Let's visualize the area of interest $ 0 \le x  \le 1 $ below, which will yield a probability of .8647. 

![](./resources/ZEKHazQuWs.mp4)

That's how you interpret an exponential distribution. But how do you fit one when presented with a dataset? What is the correct $ \lambda $ parameter? This is where we can use DiffKt with gradient descent. Below is a sample of data where we tracked the time between 15 video views as declared below in Kotlin code. 

In [2]:
val xData = floatArrayOf(1.8929f, 
       6.3687f, 
       3.228f, 
       1.2192f, 
       0.2585f, 
       0.4404f, 
       3.0278f, 
       1.9918f, 
       3.4013f, 
       3.0343f, 
       1.0201f, 
       2.436f, 
       1.8981f, 
       2.9764f, 
       1.3621f
)

Here is the data visualized on the x-axis below. 

![](./resources/ZhsZtuABdv.png)

What is the best exponential distribution to fit to this data? What is the right lambda  $ \lambda $ value? We do need to use maximum likelihood estimation, which finds the exponential function most likely to output the observed data. But rather than go through a lot of derivative calculations (as demonstrated in Josh Starmer's video [here](https://www.youtube.com/watch?v=p3T-_LMrvBc)) we can instead use DiffKT to do all the derivative work for us. 

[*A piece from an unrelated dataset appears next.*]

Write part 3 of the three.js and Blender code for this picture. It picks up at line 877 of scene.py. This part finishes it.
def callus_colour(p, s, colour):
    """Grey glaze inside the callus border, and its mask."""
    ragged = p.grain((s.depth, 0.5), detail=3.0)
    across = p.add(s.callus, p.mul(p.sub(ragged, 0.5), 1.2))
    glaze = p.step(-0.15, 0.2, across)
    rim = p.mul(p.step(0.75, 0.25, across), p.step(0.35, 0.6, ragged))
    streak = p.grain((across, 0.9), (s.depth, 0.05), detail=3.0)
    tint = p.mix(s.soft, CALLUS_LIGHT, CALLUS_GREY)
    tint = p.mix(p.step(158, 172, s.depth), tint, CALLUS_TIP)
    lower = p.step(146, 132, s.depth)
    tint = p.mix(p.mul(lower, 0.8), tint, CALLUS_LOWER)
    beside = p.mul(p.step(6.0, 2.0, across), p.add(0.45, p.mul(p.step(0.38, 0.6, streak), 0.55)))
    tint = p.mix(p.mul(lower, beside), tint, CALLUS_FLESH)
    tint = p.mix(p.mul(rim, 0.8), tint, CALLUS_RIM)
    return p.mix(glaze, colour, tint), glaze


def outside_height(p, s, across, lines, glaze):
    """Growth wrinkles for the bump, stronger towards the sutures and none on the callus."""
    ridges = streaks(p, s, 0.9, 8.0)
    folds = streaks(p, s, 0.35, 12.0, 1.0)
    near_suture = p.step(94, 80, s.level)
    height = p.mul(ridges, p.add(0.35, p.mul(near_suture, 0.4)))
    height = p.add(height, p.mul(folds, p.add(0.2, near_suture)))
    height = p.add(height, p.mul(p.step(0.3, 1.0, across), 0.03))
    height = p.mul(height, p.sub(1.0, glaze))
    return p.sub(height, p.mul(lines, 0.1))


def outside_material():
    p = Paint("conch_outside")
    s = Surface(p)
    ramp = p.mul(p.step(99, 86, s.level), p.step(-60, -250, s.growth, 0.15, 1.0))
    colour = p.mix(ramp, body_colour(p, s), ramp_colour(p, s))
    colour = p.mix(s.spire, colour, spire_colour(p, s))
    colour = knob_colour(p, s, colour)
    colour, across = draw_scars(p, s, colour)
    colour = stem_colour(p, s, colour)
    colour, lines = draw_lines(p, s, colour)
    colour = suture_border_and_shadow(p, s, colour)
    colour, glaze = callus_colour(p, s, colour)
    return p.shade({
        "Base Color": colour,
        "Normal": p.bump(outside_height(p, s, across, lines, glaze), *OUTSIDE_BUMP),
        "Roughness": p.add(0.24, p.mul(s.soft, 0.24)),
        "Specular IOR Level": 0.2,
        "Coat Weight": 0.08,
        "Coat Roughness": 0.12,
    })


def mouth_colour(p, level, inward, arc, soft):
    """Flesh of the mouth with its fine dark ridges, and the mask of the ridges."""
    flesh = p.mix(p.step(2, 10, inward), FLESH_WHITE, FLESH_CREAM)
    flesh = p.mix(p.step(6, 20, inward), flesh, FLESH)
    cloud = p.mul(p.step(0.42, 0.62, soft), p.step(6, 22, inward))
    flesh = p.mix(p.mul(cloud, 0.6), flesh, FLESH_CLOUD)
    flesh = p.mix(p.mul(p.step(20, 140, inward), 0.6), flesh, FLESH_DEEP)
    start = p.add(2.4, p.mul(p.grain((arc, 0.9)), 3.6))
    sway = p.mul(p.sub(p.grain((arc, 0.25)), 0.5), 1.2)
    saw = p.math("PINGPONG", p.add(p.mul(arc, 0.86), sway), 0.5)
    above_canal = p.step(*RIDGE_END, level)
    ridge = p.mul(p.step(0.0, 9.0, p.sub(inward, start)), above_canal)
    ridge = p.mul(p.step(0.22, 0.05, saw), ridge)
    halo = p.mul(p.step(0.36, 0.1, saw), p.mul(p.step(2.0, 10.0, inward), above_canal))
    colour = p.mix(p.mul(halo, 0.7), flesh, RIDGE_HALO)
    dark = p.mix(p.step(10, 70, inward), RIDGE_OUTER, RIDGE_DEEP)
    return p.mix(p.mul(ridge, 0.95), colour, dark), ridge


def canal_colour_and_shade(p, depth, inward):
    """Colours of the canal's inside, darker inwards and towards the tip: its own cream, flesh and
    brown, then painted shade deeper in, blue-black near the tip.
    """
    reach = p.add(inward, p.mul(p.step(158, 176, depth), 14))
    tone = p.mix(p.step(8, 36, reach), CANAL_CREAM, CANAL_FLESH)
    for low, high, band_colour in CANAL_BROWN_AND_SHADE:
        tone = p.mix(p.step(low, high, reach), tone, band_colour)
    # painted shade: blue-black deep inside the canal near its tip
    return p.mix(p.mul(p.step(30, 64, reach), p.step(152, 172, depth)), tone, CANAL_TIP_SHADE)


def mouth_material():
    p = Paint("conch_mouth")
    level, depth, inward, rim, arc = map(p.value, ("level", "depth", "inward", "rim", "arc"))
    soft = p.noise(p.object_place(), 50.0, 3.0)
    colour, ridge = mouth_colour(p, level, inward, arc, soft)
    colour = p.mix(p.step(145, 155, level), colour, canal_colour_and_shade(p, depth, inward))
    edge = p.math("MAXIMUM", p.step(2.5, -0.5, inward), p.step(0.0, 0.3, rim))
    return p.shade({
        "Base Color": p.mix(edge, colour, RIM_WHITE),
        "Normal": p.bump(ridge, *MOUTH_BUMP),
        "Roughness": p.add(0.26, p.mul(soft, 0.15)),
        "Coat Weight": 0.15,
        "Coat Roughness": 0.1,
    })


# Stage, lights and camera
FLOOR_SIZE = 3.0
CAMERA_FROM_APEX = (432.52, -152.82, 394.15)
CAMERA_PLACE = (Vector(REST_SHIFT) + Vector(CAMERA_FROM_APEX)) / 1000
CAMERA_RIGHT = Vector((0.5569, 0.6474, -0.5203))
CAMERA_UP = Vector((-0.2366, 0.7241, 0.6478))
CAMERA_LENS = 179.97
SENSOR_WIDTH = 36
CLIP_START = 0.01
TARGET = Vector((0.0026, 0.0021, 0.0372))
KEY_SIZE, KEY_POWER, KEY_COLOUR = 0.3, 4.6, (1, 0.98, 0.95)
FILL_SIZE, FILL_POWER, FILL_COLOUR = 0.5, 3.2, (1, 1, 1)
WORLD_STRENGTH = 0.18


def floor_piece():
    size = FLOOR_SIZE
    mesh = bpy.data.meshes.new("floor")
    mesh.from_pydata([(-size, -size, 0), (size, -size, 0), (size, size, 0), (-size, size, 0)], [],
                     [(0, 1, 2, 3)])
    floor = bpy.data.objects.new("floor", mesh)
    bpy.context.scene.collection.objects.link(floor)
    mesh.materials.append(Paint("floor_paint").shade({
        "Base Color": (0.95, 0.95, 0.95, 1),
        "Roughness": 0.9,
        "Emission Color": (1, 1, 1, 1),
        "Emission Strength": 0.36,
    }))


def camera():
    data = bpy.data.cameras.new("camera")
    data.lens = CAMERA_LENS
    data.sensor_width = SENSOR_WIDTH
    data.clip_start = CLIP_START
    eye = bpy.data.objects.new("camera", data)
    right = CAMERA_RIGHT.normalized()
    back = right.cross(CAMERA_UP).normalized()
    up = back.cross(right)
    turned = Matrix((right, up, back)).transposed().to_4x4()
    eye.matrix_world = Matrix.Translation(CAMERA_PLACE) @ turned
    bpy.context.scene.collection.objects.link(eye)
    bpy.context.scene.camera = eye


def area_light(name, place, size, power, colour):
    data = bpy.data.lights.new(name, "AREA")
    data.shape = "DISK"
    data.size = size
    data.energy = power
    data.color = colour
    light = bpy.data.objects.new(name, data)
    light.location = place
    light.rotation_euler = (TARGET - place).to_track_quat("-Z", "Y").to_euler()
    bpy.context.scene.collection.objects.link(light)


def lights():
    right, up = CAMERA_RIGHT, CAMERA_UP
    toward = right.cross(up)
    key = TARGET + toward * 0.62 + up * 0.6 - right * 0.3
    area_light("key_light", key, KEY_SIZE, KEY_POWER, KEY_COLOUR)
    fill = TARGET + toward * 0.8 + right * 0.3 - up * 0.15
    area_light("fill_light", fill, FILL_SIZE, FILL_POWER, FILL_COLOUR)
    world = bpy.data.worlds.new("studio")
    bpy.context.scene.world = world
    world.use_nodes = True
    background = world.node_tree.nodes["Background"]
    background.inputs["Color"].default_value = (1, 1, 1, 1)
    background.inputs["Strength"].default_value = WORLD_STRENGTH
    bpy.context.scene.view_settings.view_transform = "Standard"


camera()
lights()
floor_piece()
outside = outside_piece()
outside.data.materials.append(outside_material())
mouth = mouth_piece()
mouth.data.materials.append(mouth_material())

We can take the derivative of the likelihood with respect to lambda $ \lambda $ at a given $ x $ value. We can use gradient *ascent* to step up the gradient slope and find our way to the maximum likelihood. This means we find the parameter that is most likely to output the observed data, or their combined likelihoods. If we multiply the likelihoods together we will likely run into issues with floating point underflow. To combat this we can instead work in logspace, where we take the log of each likelihood and sum instead of multiply.

Set the learning rate to `.01` and use `25` iterations, and that should be sufficient to find the exponential distribution producing the maximum likelihood of observing those 15 points. 

In [3]:
import org.diffkt.*

val xTensor = tensorOf(*xData)

// Start lambda at 1
var lambda: DScalar = FloatScalar.ONE // intercept

// Declare exponential function as scalar function 
fun f(lambda: DScalar) = lambda * exp(-lambda*xTensor)

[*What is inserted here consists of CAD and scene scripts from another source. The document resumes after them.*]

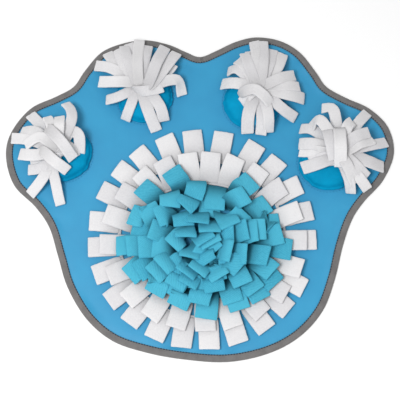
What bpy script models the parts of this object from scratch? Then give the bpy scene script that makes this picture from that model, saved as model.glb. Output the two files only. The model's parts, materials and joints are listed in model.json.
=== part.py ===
"""Paw-shaped snuffle mat: a bound cloth mat with nested rows of fleece flaps and four toe bunches.

Metres, +Z up, +Y towards the toes. The origin is the middle of the mat's underside.
"""
import math

import bmesh
import bpy
from mathutils import Vector

MM = 0.001

# Clearance between neighbouring pieces
GAP = 0.35 * MM

# Base mat and its binding
MAT_THICKNESS = 4.0 * MM
MAT_SHOULDER = 1.8 * MM
BINDING_WIDTH = 11.0 * MM
BINDING_CLOTH = 0.8 * MM
STEPS_PER_SPAN = 2

# Fleece
FLEECE = 2.8 * MM
FLAP_LENGTH = 47.0 * MM
FLAP_WIDTH = {"white": 30.5 * MM, "teal": 28.5 * MM}
FLAP_STEPS = 3
STRIP_WIDTH = 18.5 * MM
STRIP_ROOT_WIDTH = 12.0 * MM
STRIP_FLARE = 15.0 * MM
STRIP_STEPS = 4

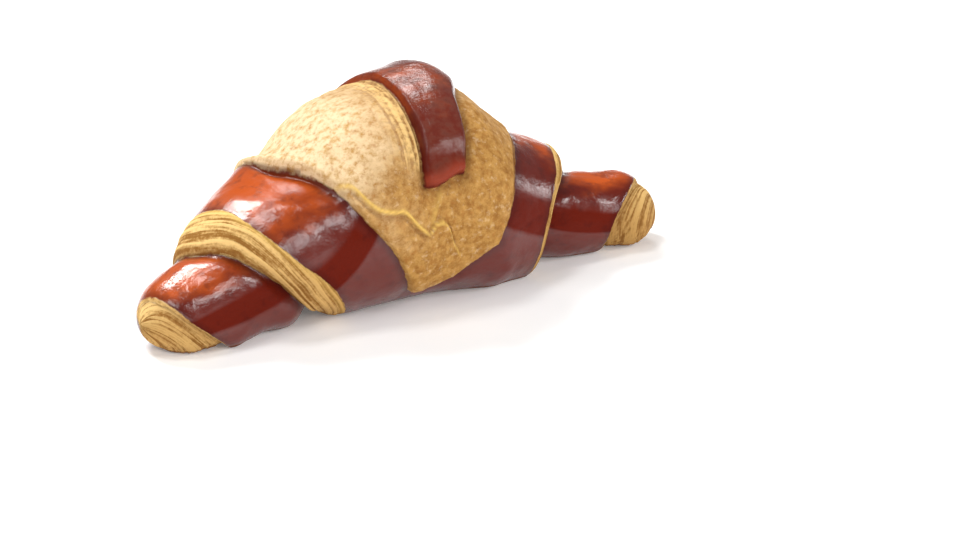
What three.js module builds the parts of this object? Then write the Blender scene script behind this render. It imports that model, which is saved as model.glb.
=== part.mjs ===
// A whole two-colour croissant, baked as one piece and lying on its flat underside.
// +X runs along the roll, -Y is the front, +Z is up. Millimetres. The floor is z = 0.
// The skin is one closed surface: a rounded section carried along a bowed spine, with the
// rolled dough sheet laid on it as turns that overlap like a screw thread from both ends.
// A turn angle of 0 is the front, 90 the top, 180 the back and 270 the underside, in degrees.
import * as THREE from 'three';

// ---- the roll as a whole ----
const LEFT_END = -76.5;
const RIGHT_END = 74.5;
const END_ROUNDING = 11;          // length of the rounded nose at each end
const WIDTH_TO_HEIGHT = 1.1;      // the section is this much wider than high
const SECTION_POWER = 2.15;       // 2 is an ellipse, more is squarer
const SPINE_BACK = 4.5;           // the middle sits this far behind the ends' chord
const SPINE_BOW = 10;             // how far the ends bend to the front
const SPINE_BOW_END = 66;         // past this the spine runs straight
const FLOOR_SOFTNESS = 0.6;       // rounding where the skin meets the floor

// Height of the spine above the floor along the roll: [x, height].
const SPINE_HEIGHT = [
  [-76, 7.8], [-66, 9], [-58, 11], [-48, 13.6], [-38, 16.6], [-28, 20.2], [-18, 23.2], [-8, 25],
  [4, 25.4], [14, 24.2], [22, 20.8], [30, 17], [38, 14], [48, 11], [58, 9.2], [66, 8.8], [76, 7.8],
];

// Radius of the innermost dough under all the turns, measured upwards: [x, radius].
const CORE_RADIUS = [
  [-76, 8.6], [-66, 9.2], [-60, 10.6], [-54, 12.2], [-46, 13.6], [-38, 14.6], [-30, 15.4], [-22, 17.2],
  [-14, 18.6], [-5, 19], [5, 18.9], [12, 19.4], [18, 19], [24, 16.4], [30, 14.2], [36, 12.6],
  [44, 11.8], [52, 10.4], [58, 9.6], [66, 9.6], [76, 8.8],
];

// ---- the rolled sheet ----
// Turns are counted from the first edge seen at the left end; whole numbers are at the top.
// Shoulder of the sheet's left edge: [turns, x].
const LEFT_EDGE = [
  [-0.5, -84], [-0.25, -78], [0, -73.6], [0.1, -72], [0.2, -68.4], [0.26, -65.2], [0.31, -61.7],
  [0.36, -57.8], [0.42, -55], [0.5, -53.8], [0.65, -53.8], [0.8, -54.6], [0.9, -54.2], [1, -51.2],
  [1.076, -49], [1.133, -45.6], [1.196, -40], [1.274, -32.3], [1.36, -25.6], [1.43, -22], [1.5, -21],
  [1.62, -25], [1.75, -33], [1.87, -36.5], [1.95, -35], [2.02, -32], [2.09, -28.2], [2.19, -21],
  [2.27, -13.2], [2.34, -8], [2.5, 0],
];
// Shoulder of the sheet's right edge: [turns, x].
const RIGHT_EDGE = [
  [-0.5, 84], [-0.25, 78], [0, 69.5], [0.11, 63.2], [0.21, 58.2], [0.31, 55.4], [0.4, 54.4], [0.5, 54],
  [0.7, 53.4], [0.85, 50], [1, 45.6], [1.09, 41.9], [1.126, 39.8], [1.176, 36.3], [1.211, 34.5],
  [1.275, 32.5], [1.36, 31.2], [1.5, 30.6], [1.7, 32.6], [1.85, 33.5], [2, 31.4], [2.074, 28],
  [2.147, 22.9], [2.205, 19.3], [2.254, 16.4], [2.3, 14], [2.36, 12.4], [2.5, 10],
];
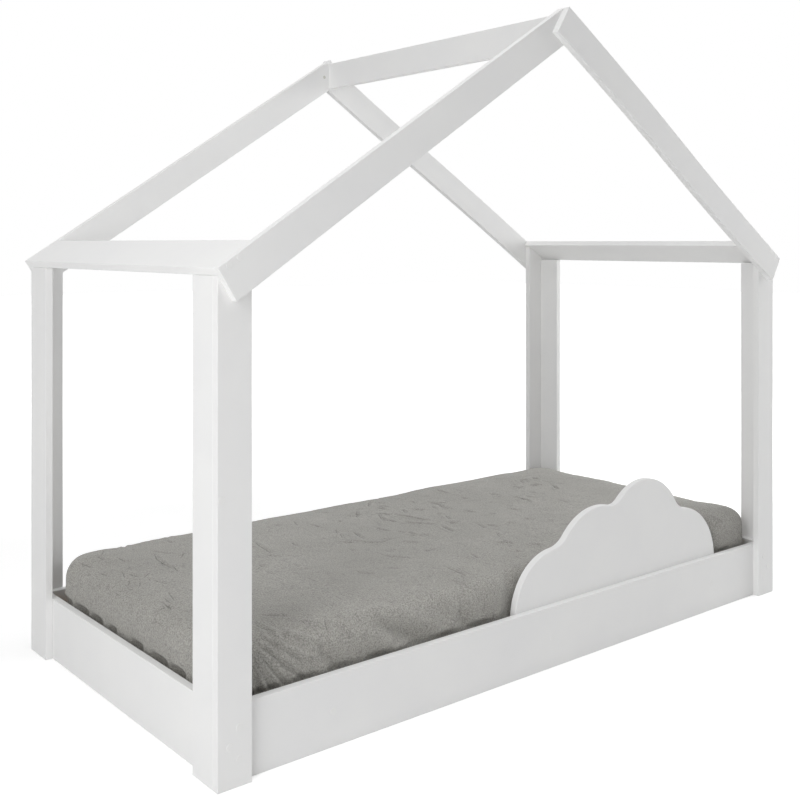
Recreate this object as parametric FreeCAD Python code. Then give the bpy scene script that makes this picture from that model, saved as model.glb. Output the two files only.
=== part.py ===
import FreeCAD
import Part
import math
import os

# A child's house frame bed in painted board.
# Frame: X runs along the bed, the front side is -Y, +Z is up. The origin is on the
# floor, in the middle of the bed. All sizes are in millimetres.

# ---------------------------------------------------------------- boards
BOARD = 15.0            # thickness of every painted board
STRIP = 63.0            # width of the post boards and of the rafters
EASE = 1.0              # rounding of the board edges
INSIDE_LENGTH = 1500.0  # between the end rails: the length of a standard mattress
INSIDE_WIDTH = 700.0    # between the long rails: the width of that mattress
POST_HEIGHT = 800.0     # floor to the outer top corner of a post
RAIL_HEIGHT = 122.0     # the rails stand on the floor

# ---------------------------------------------------------------- roof
ROOF_SLOPE = 32.6       # degrees
EAVE_WIDTH = 80.0       # width of the eave boards, measured up the slope
RIDGE_HEIGHT = 63.0     # height of the ridge board
RIDGE_DROP = 12.0       # top of the ridge board below the peak
FOOT_FLAT = 115.0       # the lapped rafters lie flat this far up from the tip
LAP_LEAD = 18.0         # and lie flat again this far before the board under them

# ---------------------------------------------------------------- cloud guard
GUARD_BOARD = 15.0      # thickness of the guard
GUARD_EASE = 2.0        # rounding of its edges
VALLEY_1_RADIUS = 60.0  # rounding of the notches between the lobes
VALLEY_2_RADIUS = 38.0
VALLEY_3_RADIUS = 50.0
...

// Calculate total likelihood by taking natural log of each data point
// and then sum them 
fun likelihood_est(lambda: DScalar): DScalar = ln(f(lambda)).sum()

// The learning rate
val L = .01F

// The number of iterations to perform gradient descent
val iterations = 25

// Perform gradient descent
for (i in 0..iterations) {

    // get gradient for lambda 
    val lambdaGradient = forwardDerivative(lambda, ::likelihood_est)

    // update m and b by adding the (learning rate) * (slope)
    lambda += lambdaGradient * L
}
print("lambda=$lambda") // 

lambda=0.43408304

Running the code above we get a lambda value of about $ 0.434 $. Here is a visualization of the gradient descent at work below. 

![](./resources/LPUPIctltW.mp4)

This looks pretty good! As you can observe from the function above, we are much more likely to observe time between video videos closer to 0 seconds, but longer time lapses beyond 4 seconds are less likely.